O grupo JBS, em particular, encerrou o terceiro trimestre de 2020 com um lucro líquido 778,2% maior do que o registrado no mesmo período em 2019. Seu Ebtida (lucro antes de juros, impostos, depreciação e amortização) teve alta de 35%, puxada pelas operações da JBS USA Pork, com alta de 64,7%, e pela Seara, com alta de 55,4%.

Os interesses socialmente destrutivos dessa oligarquia capitalista encontram seu porta-voz mais direto no presidente fascistoide Jair Bolsonaro. Em 28 de dezembro, durante um “evento beneficente”, Bolsonaro atacou jornalistas por usarem máscaras: “Agora não adianta se esconder do vírus, ...esse vírus vai ficar em nós a vida toda. Nós não aguentamos mais o lockdown, mais medidas restritivas que quebram a economia”. Há um paralelo sinistro entre essa declaração profundamente sociopata e a política assassina adotada em frigoríficos como o de Seberi.

Os interesses da classe trabalhadora, por outro lado, não encontram expressão em nenhuma força política oficial. A covarde oposição burguesa a Bolsonaro, protagonizada pelo Partido dos Trabalhadores (PT), é incapaz de desafiar a política central do governo em relação à pandemia, pois também defende que o interesse social de preservar vidas não deve interferir na economia capitalista.

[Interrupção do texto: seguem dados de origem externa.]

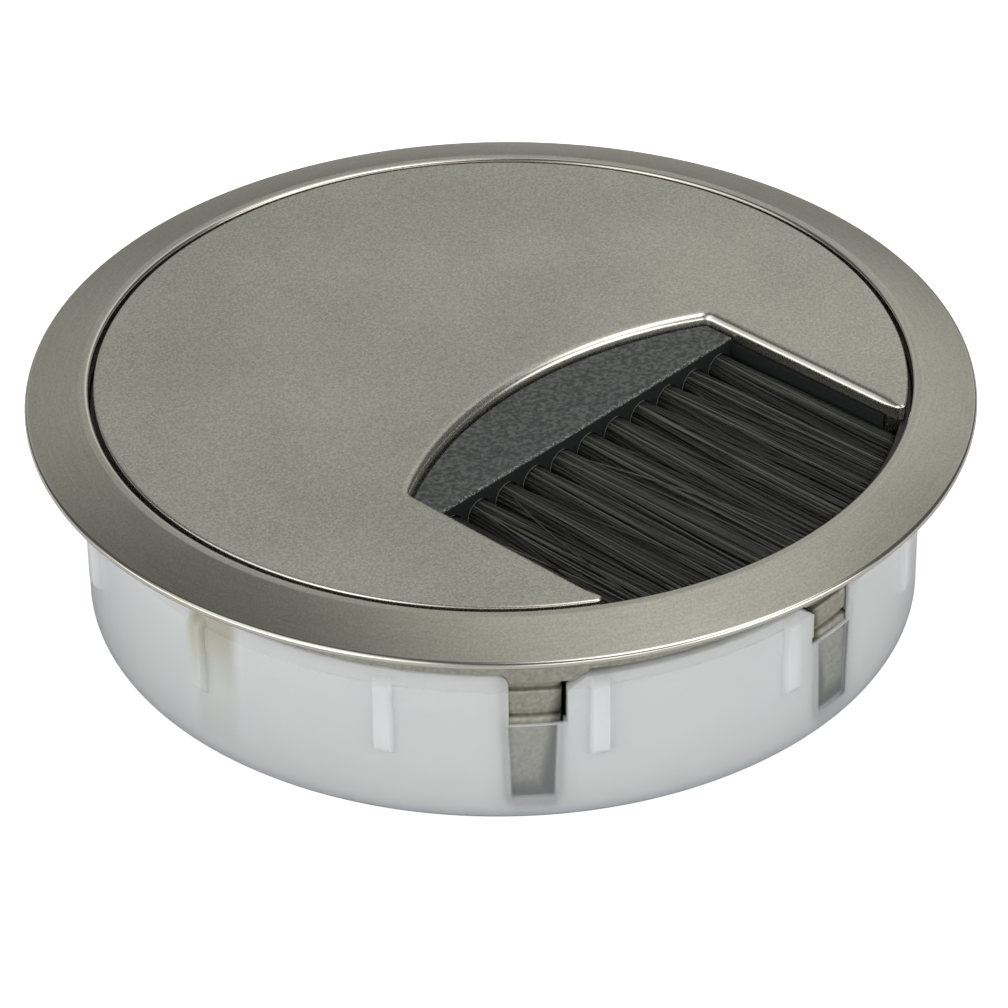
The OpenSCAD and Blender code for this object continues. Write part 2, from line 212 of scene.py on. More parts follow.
class Graph:
    """Builds one material's or world's node tree with short calls."""

    def __init__(self, owner):
        owner.use_nodes = True
        self.tree = owner.node_tree

    def node(self, kind, settings=None, **inputs):
        made = self.tree.nodes.new(kind)
        for key, value in (settings or {}).items():
            setattr(made, key, value)
        for key, value in inputs.items():
            self.feed(made.inputs[key.replace("_", " ")], value)
        return made

    def feed(self, socket, value):
        if isinstance(value, bpy.types.NodeSocket):
            self.tree.links.new(value, socket)
        elif isinstance(value, tuple) and len(value) == 3 and socket.type == "RGBA":
            socket.default_value = (*value, 1)
        else:
            socket.default_value = value

    def math(self, operation, a, b=0.0, clamp=False):
        made = self.node("ShaderNodeMath", {"operation": operation, "use_clamp": clamp})
        self.feed(made.inputs[0], a)
        self.feed(made.inputs[1], b)
        return made.outputs[0]

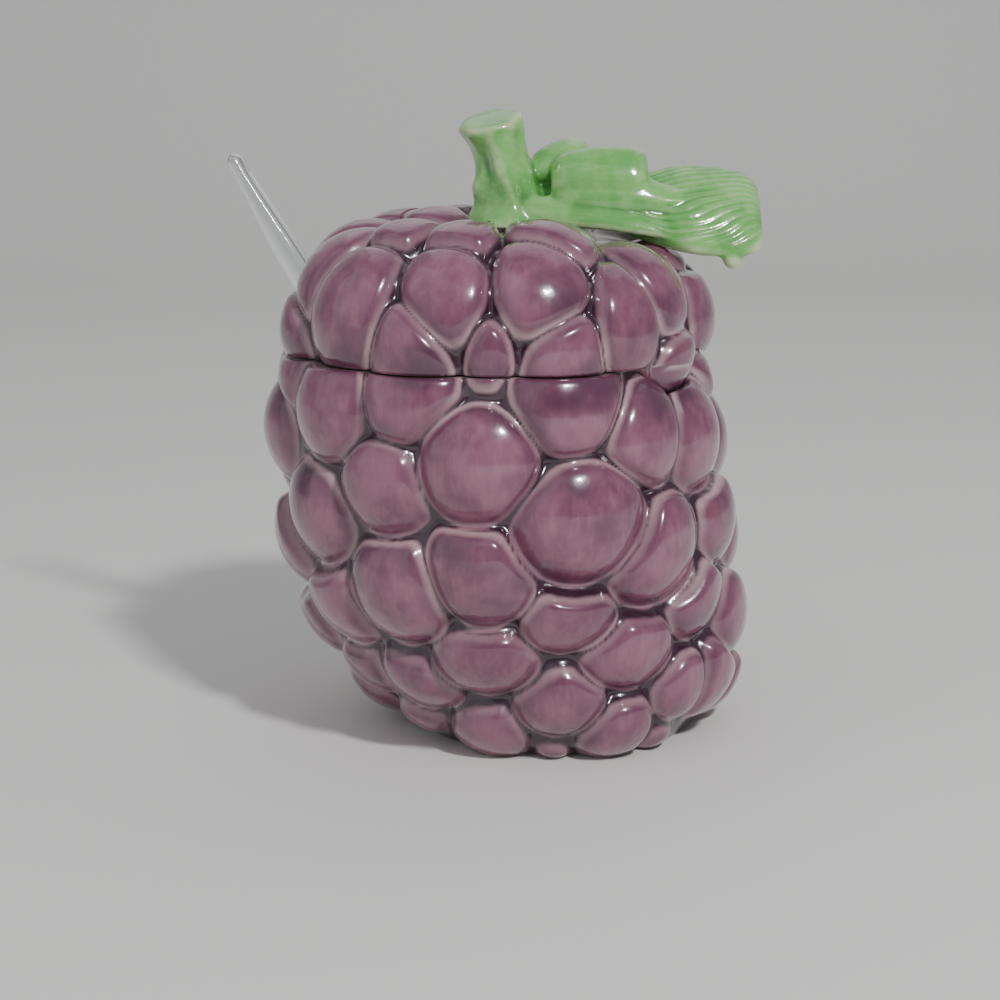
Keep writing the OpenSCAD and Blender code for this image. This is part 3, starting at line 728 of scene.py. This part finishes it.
def patches(tree, size_mm, detail=3.0, stretch=(1, 1, 1), rough=0.5):
    """Cloudy noise whose blots are size_mm across, on Object coordinates."""
    where = add(tree, "TexCoord", {}, {})["Object"]
    scale = tuple(k * 1000 / size_mm for k in stretch)
    turned = add(tree, "Mapping", {}, {"Vector": where, "Scale": scale})[0]
    return add(tree, "TexNoise", {}, {"Vector": turned, "Scale": 1.0, "Detail": detail,
                                      "Roughness": rough})[0]


def coats(tree, body, layers):
    """Colours laid over a first one. A coat's share grows from nothing to its most as its signal
    goes from start to end, on the cubic 3t^2 - 2t^3."""
    for signal, start, end, most, colour in layers:
        share = add(tree, "MapRange", EASED, {
            "Value": signal, "From Min": start, "From Max": end, "To Max": most})[0]
        body = add(tree, "Mix", COLOUR, {0: share, 6: body, 7: colour})[2]
    return body


def material_of(name, recipe):
    """A new material whose shader is a Principled one, with the inputs that its recipe gives."""
    material = bpy.data.materials.new(name)
    material.use_nodes = True
    tree = material.node_tree
    tree.nodes.clear()
    shader = add(tree, "BsdfPrincipled", {}, recipe(tree))[0]
    add(tree, "OutputMaterial", {}, {0: shader})
    return material


def glassy(body, roughness, bump):
    """Inputs for a fired glaze: a soft body under a clear coat of glass, which mirrors sharply."""
    return {"Base Color": body, "Roughness": roughness, "IOR": 1.5, "Coat Weight": 1.0,
            "Coat Roughness": 0.045, "Coat IOR": 1.5, "Normal": bump, "Coat Normal": bump}


def purple_glaze(tree):
    """Majolica glaze, brushed over slip-cast earthenware: it runs off the grapes' edges, where the
    pale clay shows through as a thin line, and pools dark in the sunk lines between them, where
    painted shade is added, with a band of painted shade beside them. Brush strokes and a second,
    darker coat leave streaks and clouds a few millimetres across; the darker coat also carries painted
    shade on one side of each grape and under the lid."""
    edge, tone_and_shade, bare, inner = (add(tree, "Attribute", {"attribute_name": key}, {})["Fac"]
                               for key in marks())
    cloud, fine = patches(tree, 9), patches(tree, 2.2, 4)
    streak = patches(tree, 1.7, 4, (1, 1, 0.3), 0.6)
    # the tone mark, partly each grape's own tone and partly painted shade, feeds the dark coat along
    # with cloudy patches
    own = add(tree, "Math", {"operation": "MULTIPLY"}, {0: tone_and_shade, 1: 0.4})[0]
    wash_and_shade = add(tree, "Math", SUM, {0: patches(tree, 11, 3), 1: 1.5, 2: own})[0]
    # distance from the edge in mm, plus an uneven 0 to 0.4
    rough_edge = add(tree, "Math", SUM, {0: fine, 1: 0.4, 2: edge})[0]
    # how strong the pale edge line is; it follows the tone mark, so partly each grape's own tone and
    # partly the painted shade on it
    pale_edge_share = add(tree, "MapRange", EASED, {
        "Value": tone_and_shade, "From Min": .15, "From Max": .85, "To Min": .25, "To Max": .85})[0]
    body = coats(tree, "#925c73", (
        (cloud, .36, .66, 1.0, "#77415b"), (streak, .42, .70, .22, "#b0808a"),
        # the band darker towards each grape's edge is painted shade where the grape rolls down into
        # the line
        (wash_and_shade, .84, 1.36, .85, "#4d2440"), (rough_edge, 3.8, 1.0, .42, "#582c47"),
        # pale line where the clay shows through thin glaze at the edge; the darkest colour in the
        # lines is pooled glaze with painted shade added
        (rough_edge, 1.65, .7, pale_edge_share, "#c3a0a6"), (rough_edge, .7, .15, 1.0, "#361a2d")))
    for share, colour in ((inner, "#d9c6c4"), (bare, "#d8cbb8")):
        body = add(tree, "Mix", COLOUR, {0: share, 6: body, 7: colour})[2]
    roughness = add(tree, "MapRange", EASED, {"Value": bare, "To Min": 0.22, "To Max": 0.85})[0]
    relief = add(tree, "Math", SUM, {0: streak, 1: 0.25, 2: patches(tree, 3.5, 2)})[0]
    bump = add(tree, "Bump", {}, {"Strength": 0.25, "Distance": 0.0003, "Height": relief})[0]
    return glassy(body, roughness, bump)


def green_glaze(tree):
    """The same kind of glaze in green: creamy where it thins over ridges and edges, a deeper green
    in the hollows, where it gathers and painted shade is added, and brushed along the leaf."""
    stands = add(tree, "Attribute", {"attribute_name": "stands"}, {})["Fac"]
    cloud, streak = patches(tree, 6), patches(tree, 1.4, 4, (0.16, 1, 1), 0.6)
    # how far the surface stands out in mm, plus an uneven 0 to 0.1
    uneven = add(tree, "Math", SUM, {0: cloud, 1: 0.10, 2: stands})[0]
    body = coats(tree, "#66b056", (
        (cloud, .35, .68, 1.0, "#86c86e"), (streak, .45, .70, .35, "#a2d685"),
        # deeper green in the hollows: gathered glaze with painted shade; cream where the glaze thins
        # over ridges
        (uneven, .04, -.06, .80, "#3d7f35"), (uneven, .08, .21, .85, "#d2deb0")))
    relief = patches(tree, 2.5, 3)
    bump = add(tree, "Bump", {}, {"Strength": 0.3, "Distance": 0.0003, "Height": relief})[0]
    return glassy(body, 0.22, bump)


def clear_acrylic(tree):
    """Clear acrylic, moulded and polished: it shows as bright edges and a faint grey body."""
    relief = patches(tree, 4, 1)
    bump = add(tree, "Bump", {}, {"Strength": 0.08, "Distance": 0.0002, "Height": relief})[0]
    return {"Base Color": "#f1f5f6", "Roughness": 0.04, "IOR": 1.49, "Transmission Weight": 1.0,
            "Normal": bump}


def matt_paper(tree):
    """Thick matt paper: even and without gloss."""
    return {"Base Color": "#eeedea", "Roughness": 0.8}


# The five pieces, each on the body it moves with and in place of its CAD node
purple = material_of("majolica_purple_glaze", purple_glaze)
green = material_of("majolica_green_glaze", green_glaze)
clear = material_of("clear_moulded_acrylic", clear_acrylic)
stem_piece, leaf_piece = knob_pieces(green)
rows, values = pot_rows()
pot_piece = skin("pot_body", rows, purple, values)
rows, values = lid_rows()
lid_piece = skin("lid_body", rows, purple, values)
spoon_piece = skin("spoon_clear", spoon_rows(), clear, {})
for piece, body, node in (
        (pot_piece, "pot", "pot"), (lid_piece, "lid", "lid"), (stem_piece, "lid", "stem"),
        (leaf_piece, "lid", "leaf"), (spoon_piece, "spoon", "spoon")):
    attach(piece, body)
    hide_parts(node)


# Stage, light and camera, in metres
def paper_sweep():
    """A pale sweep: floor and back wall in one sheet, joined by a quarter circle."""
    t = np.linspace(0, math.pi / 2, 24)
    y = np.concatenate([[-3.0, 0.9], 0.9 + 0.5 * np.sin(t), [1.4]])
    z = np.concatenate([[0, 0], 0.5 - 0.5 * np.cos(t), [3.0]])
    side = np.stack([0 * y, y, z], -1)
    points = np.concatenate([side - [4.0, 0, 0], side + [4.0, 0, 0]])
    i, n = np.arange(len(y) - 1), len(y)
    faces = np.stack([i, n + i, n + i + 1, i + 1], -1).tolist()
    paper = material_of("matt_paper_sweep", matt_paper)
    return mesh_piece("paper_sweep", points * 1000, faces, paper, {})


def lamp(name, place, aim, size, power):
    """A soft square area light at place, turned to face aim. Its power is in watts."""
    data = bpy.data.lights.new(name, "AREA")
    data.size, data.energy = size, power
    light = bpy.data.objects.new(name, data)
    light.location = place
    light.rotation_euler = (Vector(aim) - Vector(place)).to_track_quat("-Z", "Y").to_euler()
    bpy.context.scene.collection.objects.link(light)


paper_sweep()
lamp("key", (0.42, -0.75, 0.85), (0, 0, 0.05), 0.11, 9.0)
lamp("fill", (-1.1, -0.7, 0.9), (0, 0, 0.05), 2.2, 5.5)
lamp("back", (0.2, 0.9, 1.2), (0, 0, 0.08), 1.5, 2.5)
world = bpy.data.worlds.new("studio")
world.use_nodes = True
world.node_tree.nodes["Background"].inputs[0].default_value = linear("#c9cbd0")
world.node_tree.nodes["Background"].inputs[1].default_value = 0.45
bpy.context.scene.world = world

camera_data = bpy.data.cameras.new("camera")
camera_data.lens, camera_data.sensor_width = 72, 36
camera = bpy.data.objects.new("camera", camera_data)
camera.location = (-0.0117, -0.40887, 0.13291)
camera.rotation_euler = (math.radians(78), 0, 0)
bpy.context.scene.collection.objects.link(camera)
bpy.context.scene.camera = camera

Em sua primeira declaração pública em meses, em 17 de dezembro, os sindicatos que clamam representar os trabalhadores dos frigoríficos, a CNTA e a CONTAC, exigiram que o governo priorize a vacinação dos trabalhadores do setor. Seu argumento fundamental, e o único, é que produção nos frigoríficos não pode parar.

Encobrindo a política de assassinato social da classe dominante, a CNTA e a CONTAC argumentam que “as indústrias de alimentos, durante este período de pandemia, não apenas mantiveram suas produções, como elevaram o percentual de produtividade”, confundindo criminosamente a perseguição capitalista por mais lucros com a “responsabilidade de garantir alimentos, para manutenção da segurança alimentar brasileira”.

Enquanto um calendário de vacinação é aguardado, milhares de vidas são perdidas diariamente no Brasil. A situação exige uma ação emergencial da classe trabalhadora:

  • Locais de trabalho não essenciais devem ser fechados;
  • A definição de qual produção é essencial deve ser feita pelos próprios trabalhadores, com base nos interesses da sociedade e não da acumulação individual;
  • As condições de realização dessa produção devem garantir a total segurança dos trabalhadores e suas famílias;
  • Protocolos de segurança devem ser elaborados com o auxílio de cientistas e profissionais médicos e devem ser implementados sob o controle dos trabalhadores.

Para serem implementadas, essas medidas exigem dos trabalhadores o rompimento com o controle dos sindicatos e a criação de comitês de base de segurança do trabalho nos frigoríficos e demais locais de trabalho. A tarefa mais fundamental é desenvolver um movimento da classe trabalhadora para pôr fim ao capitalismo e tomar as rédeas da sociedade em suas próprias mãos.